Sobre las creencias extrañas a la razón y su irremediable arraigo y difusión

En una reciente entrevista (La Vanguardia, 21 de febrero),  el cantaor gitano José Mercé remataba así sus convicciones sobre la necesidad de nacer «en el flamenco» y la imposibilidad de aprenderlo en academias: «Esto viene en los genes». Bien podría haber dicho «en la sangre», que queda más propio, colorista y gitano, pero con esta nota de actualidad y ciencia Mercé parece dejar mucho mejor atadas sus ideas. La dinastía de cantaores de los Soto a la que pertenece Mercé se podría tratar de justificar con la media verdad de la genética o con la otra media del ambiente gitano, porque ninguna es completamente falsa, pero ni entre las dos nos servirían para explicar cómo se recorre el camino de dudas, sacrificios, deseos, frustraciones y trances varios que le llevan a uno a hacerse flamenco o médico, pongamos por caso.

Hay que reconocer que en el momento actual las respuestas a la nietzscheana pregunta de «cómo se llega a ser lo que se es» tienen más en consideración la letra pequeña de los genes que lo que puedan decir la filosofía, las ciencias sociales o la tradición. El reduccionismo de los sueños, las ideas y el psicoanálisis ha sido reemplazado hoy el reduccionismo de los neurotransmisores, los números y los genes. Así, por ejemplo, la dopamina se va perfilando día a día como un comodín que lo mismo vale para explicar el Parkinson que la adicción a todo tipo de drogas o la obesidad, y los genes son ya como la piedra Rosetta que una vez descifrada nos dará la clave del jeroglífico de la condición humana. Parece como si no pudiéramos vivir sin supersticiones, y así nos movemos entre las supersticiones propias del pensamiento natural, las de las religiones (el diccionario de la  Real Academia Española no incluye, sin embargo, esta variedad al definir superstición como una creencia extraña a la fe religiosa y contraria a la razón), las de la ciencia (las más difíciles de identificar y desenmascarar) y las de la tecnología (verbi gratia, las que nos trae internet), entre otras creencias de lo más extraño y variopinto.
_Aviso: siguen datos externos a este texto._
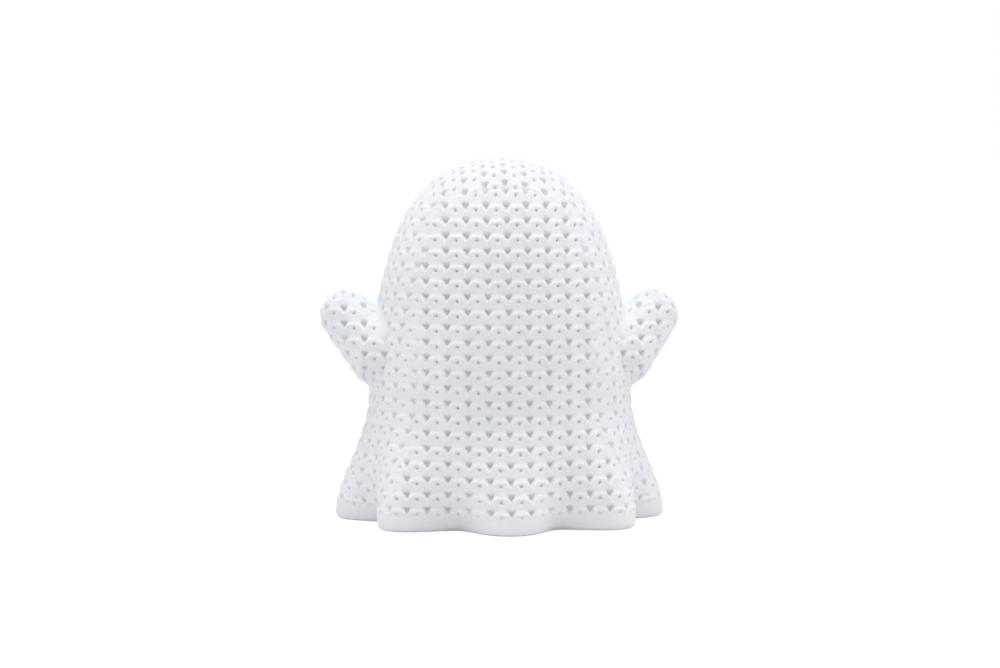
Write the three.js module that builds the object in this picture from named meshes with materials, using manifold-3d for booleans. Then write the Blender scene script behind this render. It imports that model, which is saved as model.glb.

Porque, ¿acaso no es extraño que siempre que lavamos el coche se ponga a llover? ¿O que en la India la prohibición de comer carne de vaca sea un mandato divino y por estos pagos, en cambio, sea una sólo una recomendación científica? ¿No es inverosímil que en un vaso de agua haya más moléculas que vasos de agua en la mar oceana? Seamos rigurosos: todos  somos supersticiosos, aunque cada cual lo sea a su manera y tenga sus propias supersticiones. Cuenta Ernesto Sabato en su libro Heterodoxia que «el ingeniero Georges Itzigsohn jugaba a la ruleta según un plan minuciosamente calculado, a base de fluctuaciones, estadísticas y cálculo de probabilidades», mientras que su mujer, a pesar de su formación científica como médica, «jugaba apostando a los cumpleaños de sus hijos». Y dice Sabato: «Ambos perdían, naturalmente, porque de otro modo no existiría el negocio de la ruleta. Pero mientras el ingeniero perdía científicamente, su mujer perdía absurdamente». Podría añadirse que ambos perdían supersticiosamente, aunque nada sepamos sobre las posibles diferencias en la dopamina cerebral de estos dos aficionados a la ruleta.

El lingüista Noam Chomsky sugería dividir nuestra ignorancia en problemas (aunque no se conoce su solución, al menos se sabe o intuye cómo llegar a ella) y misterios (no hay forma humana de hincarles el diente de la razón), pero habría que considerar también a las supersticiones. A veces tenemos la vana ilusión de que algunos misterios han sido rebajados a la categoría de problemas o tratamos algunos problemas con la insolencia que sólo merecen los misterios. ¿Pero quién nos dice que no se trata de puras supersticiones? Y hablando de lo nuestro, ¿cuántas supersticiones no habrá en biomedicina? ¿cuántas nuevas no nos habrá traído internet? Creo que no hay que pensar mucho para encontrar buenos ejemplos.